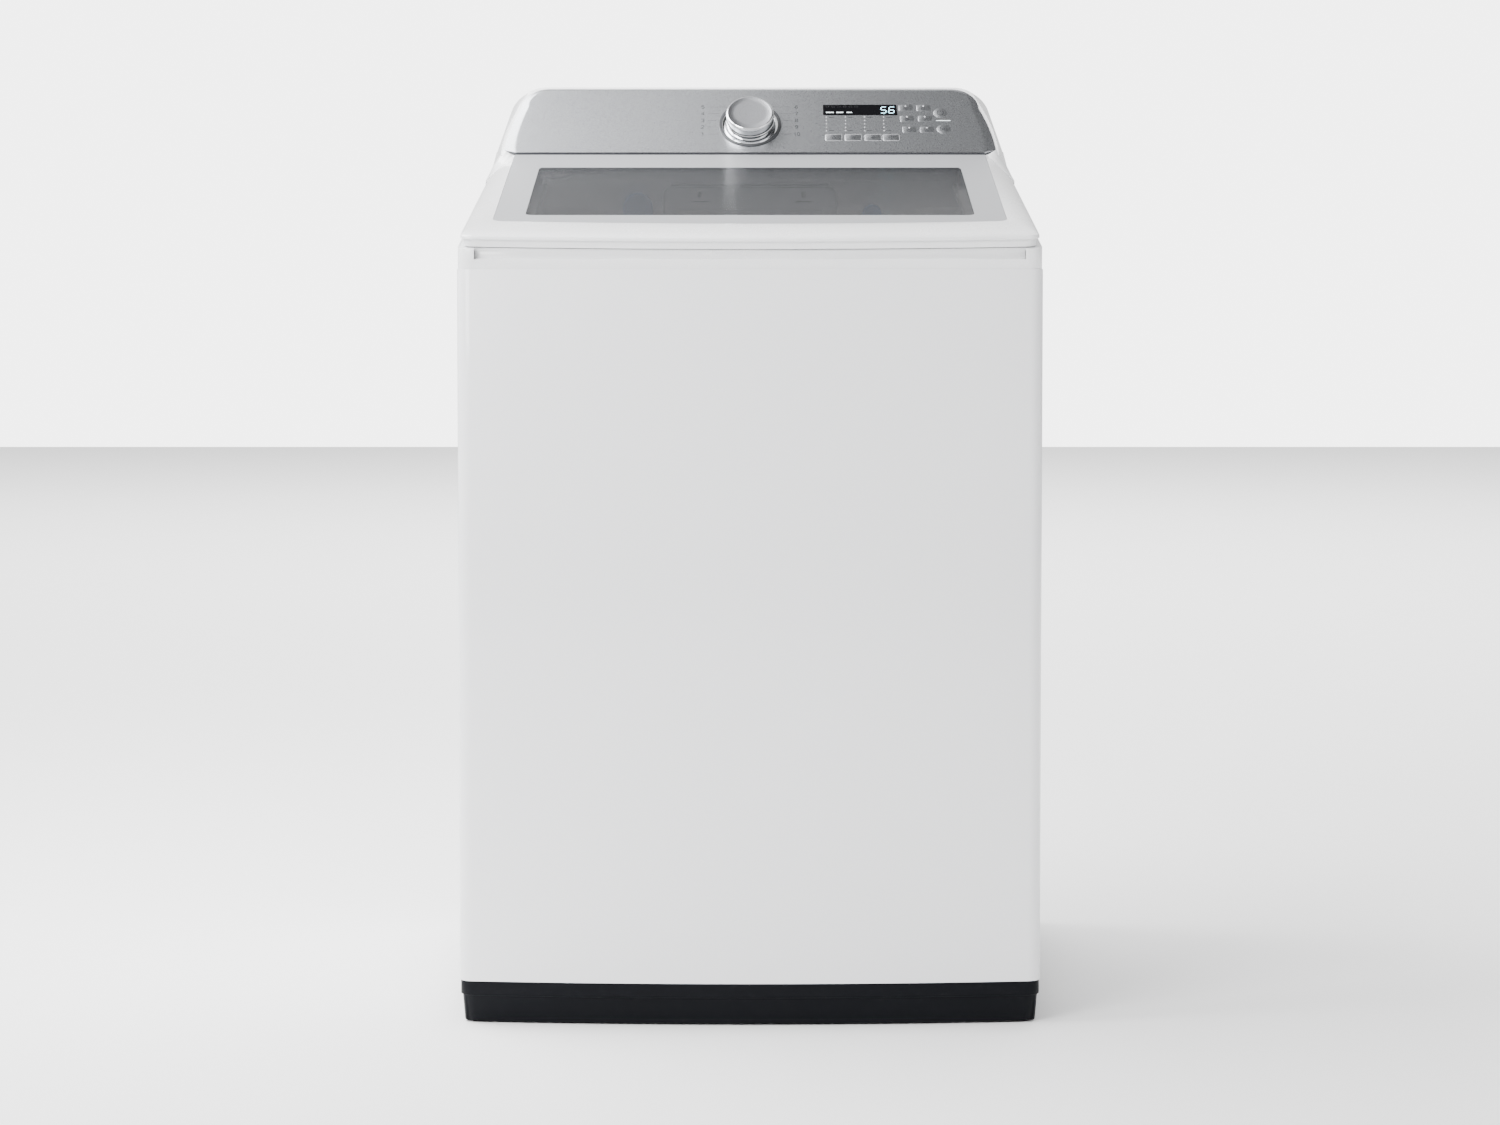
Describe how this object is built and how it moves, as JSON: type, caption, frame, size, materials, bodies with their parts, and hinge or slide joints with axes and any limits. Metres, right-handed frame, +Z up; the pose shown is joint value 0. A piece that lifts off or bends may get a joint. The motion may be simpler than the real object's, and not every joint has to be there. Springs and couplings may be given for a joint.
{
  "type": "top load washing machine",
  "caption": "White top load washing machine with a bowed cabinet, hinged glass lid, sloping grey control panel with a rotary knob, and a suspended tub with a spinning steel basket inside.",
  "frame": {"origin": "centre of the overall box at floor level", "axes": "+Z up, -Y out of the front panel, +X to the right as seen from the front"},
  "size_m": [0.686, 0.745, 1.131],
  "materials": {
    "white_enamel": "smooth gloss enamel with a faint orange peel",
    "white_plastic": "smooth semi-gloss moulded plastic",
    "drawer_plastic": "semi-gloss moulded plastic",
    "zinc_sheet": "galvanised sheet with a faint spangle",
    "base_plastic": "satin near-black plastic",
    "foot_rubber": "matt black rubber",
    "lid_glass": "tempered glass, silver-grey printed border round a smoked clear window",
    "shaft_steel": "turned steel",
    "spring_steel": "zinc-plated spring wire",
    "dark_plastic": "fine-textured dark plastic",
    "panel_silver": "fine metallic silver-grey lacquer",
    "display_black": "polished black window",
    "circuit_board": "green solder mask",
    "knob_metal": "spun aluminium cap with a bright turned edge",
    "jet_blue": "translucent blue plastic",
    "tub_plastic": "glass-filled grey plastic",
    "cast_alloy": "as-cast alloy",
    "winding_copper": "varnished copper winding",
    "stainless_drum": "bright brushed stainless steel",
    "pulsator_plastic": "smooth light grey plastic"
  },
  "bodies": {
    "machine": {"cabinet": "white_enamel", "rear_panel": "zinc_sheet", "base_frame": "base_plastic", "top_cover": "white_plastic", "hinge_brackets": "zinc_sheet", "lid_lock": "dark_plastic", "control_housing": "white_plastic", "control_panel": "panel_silver", "display_window": "display_black", "control_board": "circuit_board", "knob_ring": "dark_plastic", "dispenser_housing": "white_plastic", "water_jet_nozzle": "jet_blue", "suspension_rods": "shaft_steel", "suspension_springs": "spring_steel", "drain_pump": "dark_plastic", "inlet_valve": "white_plastic", "cord_gland": "foot_rubber", "screws": "zinc_sheet"},
    "lid": {"lid_frame": "white_plastic", "lid_inner_frame": "white_plastic", "lid_strike": "white_plastic", "lid_glass": "lid_glass", "hinge_pins": "shaft_steel", "lid_bumpers": "foot_rubber"},
    "bolt": {"lock_bolt": "shaft_steel"},
    "knob": {"knob": "knob_metal"},
    "drawer": {"dispenser_drawer": "drawer_plastic"},
    "jet_button": {"water_jet_button": "jet_blue"},
    "tub": {"outer_tub": "tub_plastic", "tub_cover": "tub_plastic", "bearing_housing": "cast_alloy", "bearings": "shaft_steel", "shaft_seal": "foot_rubber", "stator": "winding_copper"},
    "drum": {"basket": "stainless_drum", "basket_hub": "cast_alloy", "balance_ring": "tub_plastic", "spin_shaft": "shaft_steel"},
    "agitator": {"pulsator": "pulsator_plastic", "wash_shaft": "shaft_steel", "rotor": "cast_alloy"},
    "clutch": {"clutch_coupler": "dark_plastic"},
    "impeller": {"pump_impeller": "dark_plastic"},
    "setting_button_1": {"setting_button_1": "panel_silver"},
    "setting_button_2": {"setting_button_2": "panel_silver"},
    "setting_button_3": {"setting_button_3": "panel_silver"},
    "setting_button_4": {"setting_button_4": "panel_silver"},
    "option_button_1": {"option_button_1": "panel_silver"},
    "option_button_2": {"option_button_2": "panel_silver"},
    "option_button_3": {"option_button_3": "panel_silver"},
    "option_button_4": {"option_button_4": "panel_silver"},
    "option_button_5": {"option_button_5": "panel_silver"},
    "option_button_6": {"option_button_6": "panel_silver"},
    "power_button": {"power_button": "panel_silver"},
    "start_button": {"start_button": "panel_silver"},
    "foot_front_left": {"foot_front_left": "foot_rubber"},
    "foot_front_right": {"foot_front_right": "foot_rubber"},
    "foot_rear_left": {"foot_rear_left": "foot_rubber"},
    "foot_rear_right": {"foot_rear_right": "foot_rubber"}
  },
  "joints": [
    {"name": "lid_hinge", "type": "hinge", "parent": "machine", "child": "lid", "pos_m": [0, 0.1395, 1.012], "axis": [-1, 0, 0], "range_deg": [0, 102]},
    {"name": "lock_bolt_slide", "type": "slide", "parent": "machine", "child": "bolt", "axis": [-1, 0, 0], "range_m": [0, 0.01]},
    {"name": "knob_turn", "type": "hinge", "parent": "machine", "child": "knob", "pos_m": [0, 0.20636, 1.0769], "axis": [0, -0.7254, 0.6884], "continuous": true},
    {"name": "drawer_slide", "type": "slide", "parent": "machine", "child": "drawer", "axis": [0, -1, 0], "range_m": [0, 0.11]},
    {"name": "jet_button_press", "type": "slide", "parent": "machine", "child": "jet_button", "axis": [0, 1, 0], "range_m": [0, 0.003], "stiffness_N_per_m": 500},
    {"name": "tub_bounce", "type": "slide", "parent": "machine", "child": "tub", "axis": [0, 0, 1], "range_m": [-0.03, 0.008], "stiffness_N_per_m": 20000, "springref_m": 0.0159, "deforming": ["suspension_springs"]},
    {"name": "drum_spin", "type": "hinge", "parent": "tub", "child": "drum", "pos_m": [0, -0.0225, 0.3], "axis": [0, 0, 1], "continuous": true},
    {"name": "agitator_spin", "type": "hinge", "parent": "tub", "child": "agitator", "pos_m": [0, -0.0225, 0.3], "axis": [0, 0, 1], "continuous": true},
    {"name": "clutch_shift", "type": "slide", "parent": "tub", "child": "clutch", "axis": [0, 0, 1], "range_m": [0, 0.008]},
    {"name": "impeller_spin", "type": "hinge", "parent": "machine", "child": "impeller", "pos_m": [-0.18, 0.2475, 0.08], "axis": [0, 0, 1], "continuous": true},
    {"name": "setting_button_1_press", "type": "slide", "parent": "machine", "child": "setting_button_1", "axis": [0, 0.7254, -0.6884], "range_m": [0, 0.001], "stiffness_N_per_m": 600},
    {"name": "setting_button_2_press", "type": "slide", "parent": "machine", "child": "setting_button_2", "axis": [0, 0.7254, -0.6884], "range_m": [0, 0.001], "stiffness_N_per_m": 600},
    {"name": "setting_button_3_press", "type": "slide", "parent": "machine", "child": "setting_button_3", "axis": [0, 0.7254, -0.6884], "range_m": [0, 0.001], "stiffness_N_per_m": 600},
    {"name": "setting_button_4_press", "type": "slide", "parent": "machine", "child": "setting_button_4", "axis": [0, 0.7254, -0.6884], "range_m": [0, 0.001], "stiffness_N_per_m": 600},
    {"name": "option_button_1_press", "type": "slide", "parent": "machine", "child": "option_button_1", "axis": [0, 0.7254, -0.6884], "range_m": [0, 0.001], "stiffness_N_per_m": 600},
    {"name": "option_button_2_press", "type": "slide", "parent": "machine", "child": "option_button_2", "axis": [0, 0.7254, -0.6884], "range_m": [0, 0.001], "stiffness_N_per_m": 600},
    {"name": "option_button_3_press", "type": "slide", "parent": "machine", "child": "option_button_3", "axis": [0, 0.7254, -0.6884], "range_m": [0, 0.001], "stiffness_N_per_m": 600},
    {"name": "option_button_4_press", "type": "slide", "parent": "machine", "child": "option_button_4", "axis": [0, 0.7254, -0.6884], "range_m": [0, 0.001], "stiffness_N_per_m": 600},
    {"name": "option_button_5_press", "type": "slide", "parent": "machine", "child": "option_button_5", "axis": [0, 0.7254, -0.6884], "range_m": [0, 0.001], "stiffness_N_per_m": 600},
    {"name": "option_button_6_press", "type": "slide", "parent": "machine", "child": "option_button_6", "axis": [0, 0.7254, -0.6884], "range_m": [0, 0.001], "stiffness_N_per_m": 600},
    {"name": "power_button_press", "type": "slide", "parent": "machine", "child": "power_button", "axis": [0, 0.7254, -0.6884], "range_m": [0, 0.001], "stiffness_N_per_m": 600},
    {"name": "start_button_press", "type": "slide", "parent": "machine", "child": "start_button", "axis": [0, 0.7254, -0.6884], "range_m": [0, 0.001], "stiffness_N_per_m": 600},
    {"name": "foot_front_left_screw", "type": "slide", "parent": "machine", "child": "foot_front_left", "axis": [0, 0, -1], "range_m": [0, 0.012]},
    {"name": "foot_front_right_screw", "type": "slide", "parent": "machine", "child": "foot_front_right", "axis": [0, 0, -1], "range_m": [0, 0.012]},
    {"name": "foot_rear_left_screw", "type": "slide", "parent": "machine", "child": "foot_rear_left", "axis": [0, 0, -1], "range_m": [0, 0.012]},
    {"name": "foot_rear_right_screw", "type": "slide", "parent": "machine", "child": "foot_rear_right", "axis": [0, 0, -1], "range_m": [0, 0.012]}
  ]
}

________________________

▶ **GIVEN PROBLEM**
Copy each line of the listing that holds the word "joints".

▶ **WRITTEN ANSWER**
Describe how this object is built and how it moves, as JSON: type, caption, frame, size, materials, bodies with their parts, and hinge or slide joints with axes and any limits. Metres, right-handed frame, +Z up; the pose shown is joint value 0. A piece that lifts off or bends may get a joint. The motion may be simpler than the real object's, and not every joint has to be there. Springs and couplings may be given for a joint.
  "joints": [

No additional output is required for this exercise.